↓

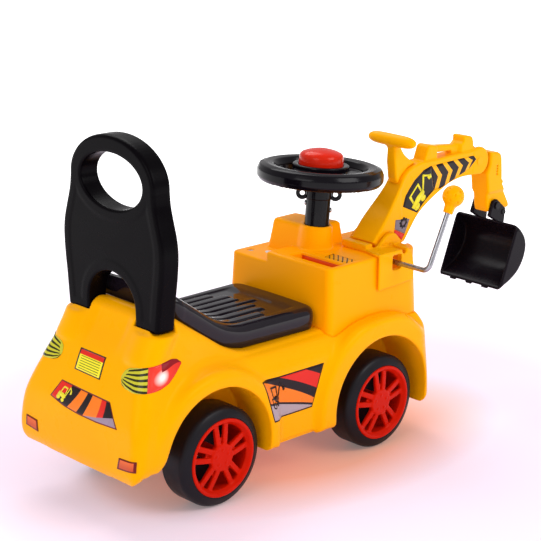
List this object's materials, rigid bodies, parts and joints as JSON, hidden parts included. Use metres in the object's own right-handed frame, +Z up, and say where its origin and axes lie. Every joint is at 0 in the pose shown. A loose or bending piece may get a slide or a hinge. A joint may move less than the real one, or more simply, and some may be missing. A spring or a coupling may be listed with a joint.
{
  "type": "ride-on digger toy",
  "caption": "Foot-to-floor ride-on toy digger: moulded car body on road wheels with seat, hand-hold backrest, steering wheel with horn button, and a jointed digger arm worked by a crank lever.",
  "frame": {"origin": "on the floor under the middle of the whole object's bounding box", "axes": "+X forward, +Y to the driver's left, +Z up"},
  "size_m": [0.813, 0.312, 0.5],
  "materials": {
    "shell_yellow": "glossy moulded plastic, golden orange-yellow",
    "knob_amber": "glossy moulded plastic, amber",
    "gloss_black": "glossy black moulded plastic",
    "pan_black": "satin black moulded plastic",
    "rim_red": "glossy red moulded plastic",
    "button_red": "glossy red moulded plastic",
    "tyre_black": "smooth satin black plastic tyre",
    "bright_steel": "bright zinc-plated steel"
  },
  "bodies": {
    "body": {"body_shell": "shell_yellow", "floor_pan": "shell_yellow", "pan_screws": "bright_steel", "seat": "gloss_black", "backrest": "gloss_black", "console": "shell_yellow", "deck_screw": "bright_steel", "rear_axle": "bright_steel", "kingpin_left": "bright_steel", "kingpin_right": "bright_steel", "arm_bracket": "shell_yellow", "boom_pin": "shell_yellow"},
    "wheel_rear_left": {"rim_rear_left": "rim_red", "tyre_rear_left": "tyre_black"},
    "wheel_rear_right": {"rim_rear_right": "rim_red", "tyre_rear_right": "tyre_black"},
    "knuckle_left": {"knuckle_left": "pan_black", "stub_left": "bright_steel"},
    "knuckle_right": {"knuckle_right": "pan_black", "stub_right": "bright_steel"},
    "wheel_front_left": {"rim_front_left": "rim_red", "tyre_front_left": "tyre_black"},
    "wheel_front_right": {"rim_front_right": "rim_red", "tyre_front_right": "tyre_black"},
    "tie_rod": {"tie_rod": "bright_steel"},
    "steering": {"steering_shaft": "bright_steel", "steering_column": "gloss_black", "column_screws": "bright_steel", "steering_wheel": "gloss_black"},
    "horn": {"horn_button": "button_red"},
    "boom": {"boom": "shell_yellow", "arm_handle": "shell_yellow", "elbow_pin": "shell_yellow", "crank_rod": "bright_steel", "crank_knob": "knob_amber"},
    "stick": {"stick": "shell_yellow"},
    "bucket": {"bucket": "gloss_black", "bucket_pin": "bright_steel"}
  },
  "joints": [
    {"name": "wheel_rear_left_spin", "type": "hinge", "parent": "body", "child": "wheel_rear_left", "pos_m": [-0.2505, 0.122, 0.07], "axis": [0, 1, 0], "continuous": true},
    {"name": "knuckle_left_turn", "type": "hinge", "parent": "body", "child": "knuckle_left", "pos_m": [0.0605, 0.086, 0.07], "axis": [0, 0, 1], "range_deg": [-12.1, 12.1]},
    {"name": "wheel_front_left_spin", "type": "hinge", "parent": "knuckle_left", "child": "wheel_front_left", "pos_m": [0.0605, 0.122, 0.07], "axis": [0, 1, 0], "continuous": true},
    {"name": "wheel_rear_right_spin", "type": "hinge", "parent": "body", "child": "wheel_rear_right", "pos_m": [-0.2505, -0.07, 0.07], "axis": [0, 1, 0], "continuous": true},
    {"name": "knuckle_right_turn", "type": "hinge", "parent": "body", "child": "knuckle_right", "pos_m": [0.0605, -0.034, 0.07], "axis": [0, 0, 1], "range_deg": [-12.1, 12.1]},
    {"name": "wheel_front_right_spin", "type": "hinge", "parent": "knuckle_right", "child": "wheel_front_right", "pos_m": [0.0605, -0.07, 0.07], "axis": [0, 1, 0], "continuous": true},
    {"name": "steering_turn", "type": "hinge", "parent": "body", "child": "steering", "pos_m": [0.0355, 0.026, 0.27], "axis": [0.0698, 0, 0.9976], "range_deg": [-24, 24]},
    {"name": "tie_rod_slide", "type": "slide", "parent": "body", "child": "tie_rod", "axis": [0, 1, 0], "range_m": [-0.0068, 0.0068]},
    {"name": "horn_press", "type": "slide", "parent": "steering", "child": "horn", "axis": [0.0698, 0, 0.9976], "range_m": [-0.003, 0], "stiffness_N_per_m": 800, "springref_m": 0.002},
    {"name": "boom_lift", "type": "hinge", "parent": "body", "child": "boom", "pos_m": [0.1115, -0.024, 0.288], "axis": [0, -1, 0], "range_deg": [-24, 6]},
    {"name": "stick_swing", "type": "hinge", "parent": "boom", "child": "stick", "pos_m": [0.3265, -0.024, 0.381], "axis": [0, -1, 0], "range_deg": [-30, 30]},
    {"name": "bucket_tilt", "type": "hinge", "parent": "stick", "child": "bucket", "pos_m": [0.3675, -0.024, 0.305], "axis": [0, -1, 0], "range_deg": [-45, 40]}
  ],
  "couplings": [
    {"joint": "knuckle_left_turn", "follows": "steering_turn", "ratio": 0.5},
    {"joint": "knuckle_right_turn", "follows": "steering_turn", "ratio": 0.5},
    {"joint": "tie_rod_slide", "follows": "steering_turn", "m_per_rad": -0.0159}
  ]
}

↑

Using the data above, reproduce every line exactly.

ANSWER TO THIS PROBLEM:
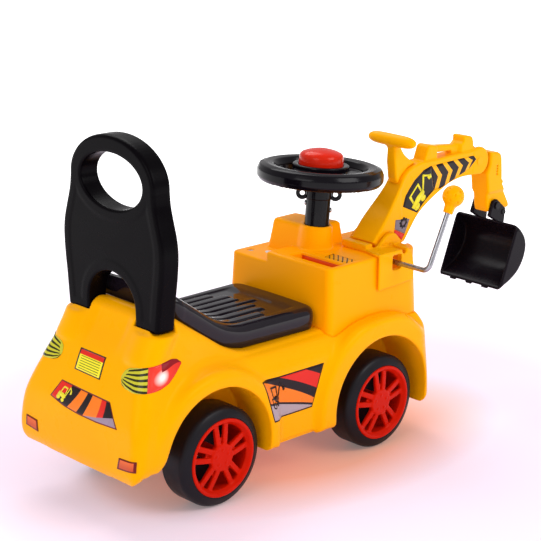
List this object's materials, rigid bodies, parts and joints as JSON, hidden parts included. Use metres in the object's own right-handed frame, +Z up, and say where its origin and axes lie. Every joint is at 0 in the pose shown. A loose or bending piece may get a slide or a hinge. A joint may move less than the real one, or more simply, and some may be missing. A spring or a coupling may be listed with a joint.
{
  "type": "ride-on digger toy",
  "caption": "Foot-to-floor ride-on toy digger: moulded car body on road wheels with seat, hand-hold backrest, steering wheel with horn button, and a jointed digger arm worked by a crank lever.",
  "frame": {"origin": "on the floor under the middle of the whole object's bounding box", "axes": "+X forward, +Y to the driver's left, +Z up"},
  "size_m": [0.813, 0.312, 0.5],
  "materials": {
    "shell_yellow": "glossy moulded plastic, golden orange-yellow",
    "knob_amber": "glossy moulded plastic, amber",
    "gloss_black": "glossy black moulded plastic",
    "pan_black": "satin black moulded plastic",
    "rim_red": "glossy red moulded plastic",
    "button_red": "glossy red moulded plastic",
    "tyre_black": "smooth satin black plastic tyre",
    "bright_steel": "bright zinc-plated steel"
  },
  "bodies": {
    "body": {"body_shell": "shell_yellow", "floor_pan": "shell_yellow", "pan_screws": "bright_steel", "seat": "gloss_black", "backrest": "gloss_black", "console": "shell_yellow", "deck_screw": "bright_steel", "rear_axle": "bright_steel", "kingpin_left": "bright_steel", "kingpin_right": "bright_steel", "arm_bracket": "shell_yellow", "boom_pin": "shell_yellow"},
    "wheel_rear_left": {"rim_rear_left": "rim_red", "tyre_rear_left": "tyre_black"},
    "wheel_rear_right": {"rim_rear_right": "rim_red", "tyre_rear_right": "tyre_black"},
    "knuckle_left": {"knuckle_left": "pan_black", "stub_left": "bright_steel"},
    "knuckle_right": {"knuckle_right": "pan_black", "stub_right": "bright_steel"},
    "wheel_front_left": {"rim_front_left": "rim_red", "tyre_front_left": "tyre_black"},
    "wheel_front_right": {"rim_front_right": "rim_red", "tyre_front_right": "tyre_black"},
    "tie_rod": {"tie_rod": "bright_steel"},
    "steering": {"steering_shaft": "bright_steel", "steering_column": "gloss_black", "column_screws": "bright_steel", "steering_wheel": "gloss_black"},
    "horn": {"horn_button": "button_red"},
    "boom": {"boom": "shell_yellow", "arm_handle": "shell_yellow", "elbow_pin": "shell_yellow", "crank_rod": "bright_steel", "crank_knob": "knob_amber"},
    "stick": {"stick": "shell_yellow"},
    "bucket": {"bucket": "gloss_black", "bucket_pin": "bright_steel"}
  },
  "joints": [
    {"name": "wheel_rear_left_spin", "type": "hinge", "parent": "body", "child": "wheel_rear_left", "pos_m": [-0.2505, 0.122, 0.07], "axis": [0, 1, 0], "continuous": true},
    {"name": "knuckle_left_turn", "type": "hinge", "parent": "body", "child": "knuckle_left", "pos_m": [0.0605, 0.086, 0.07], "axis": [0, 0, 1], "range_deg": [-12.1, 12.1]},
    {"name": "wheel_front_left_spin", "type": "hinge", "parent": "knuckle_left", "child": "wheel_front_left", "pos_m": [0.0605, 0.122, 0.07], "axis": [0, 1, 0], "continuous": true},
    {"name": "wheel_rear_right_spin", "type": "hinge", "parent": "body", "child": "wheel_rear_right", "pos_m": [-0.2505, -0.07, 0.07], "axis": [0, 1, 0], "continuous": true},
    {"name": "knuckle_right_turn", "type": "hinge", "parent": "body", "child": "knuckle_right", "pos_m": [0.0605, -0.034, 0.07], "axis": [0, 0, 1], "range_deg": [-12.1, 12.1]},
    {"name": "wheel_front_right_spin", "type": "hinge", "parent": "knuckle_right", "child": "wheel_front_right", "pos_m": [0.0605, -0.07, 0.07], "axis": [0, 1, 0], "continuous": true},
    {"name": "steering_turn", "type": "hinge", "parent": "body", "child": "steering", "pos_m": [0.0355, 0.026, 0.27], "axis": [0.0698, 0, 0.9976], "range_deg": [-24, 24]},
    {"name": "tie_rod_slide", "type": "slide", "parent": "body", "child": "tie_rod", "axis": [0, 1, 0], "range_m": [-0.0068, 0.0068]},
    {"name": "horn_press", "type": "slide", "parent": "steering", "child": "horn", "axis": [0.0698, 0, 0.9976], "range_m": [-0.003, 0], "stiffness_N_per_m": 800, "springref_m": 0.002},
    {"name": "boom_lift", "type": "hinge", "parent": "body", "child": "boom", "pos_m": [0.1115, -0.024, 0.288], "axis": [0, -1, 0], "range_deg": [-24, 6]},
    {"name": "stick_swing", "type": "hinge", "parent": "boom", "child": "stick", "pos_m": [0.3265, -0.024, 0.381], "axis": [0, -1, 0], "range_deg": [-30, 30]},
    {"name": "bucket_tilt", "type": "hinge", "parent": "stick", "child": "bucket", "pos_m": [0.3675, -0.024, 0.305], "axis": [0, -1, 0], "range_deg": [-45, 40]}
  ],
  "couplings": [
    {"joint": "knuckle_left_turn", "follows": "steering_turn", "ratio": 0.5},
    {"joint": "knuckle_right_turn", "follows": "steering_turn", "ratio": 0.5},
    {"joint": "tie_rod_slide", "follows": "steering_turn", "m_per_rad": -0.0159}
  ]
}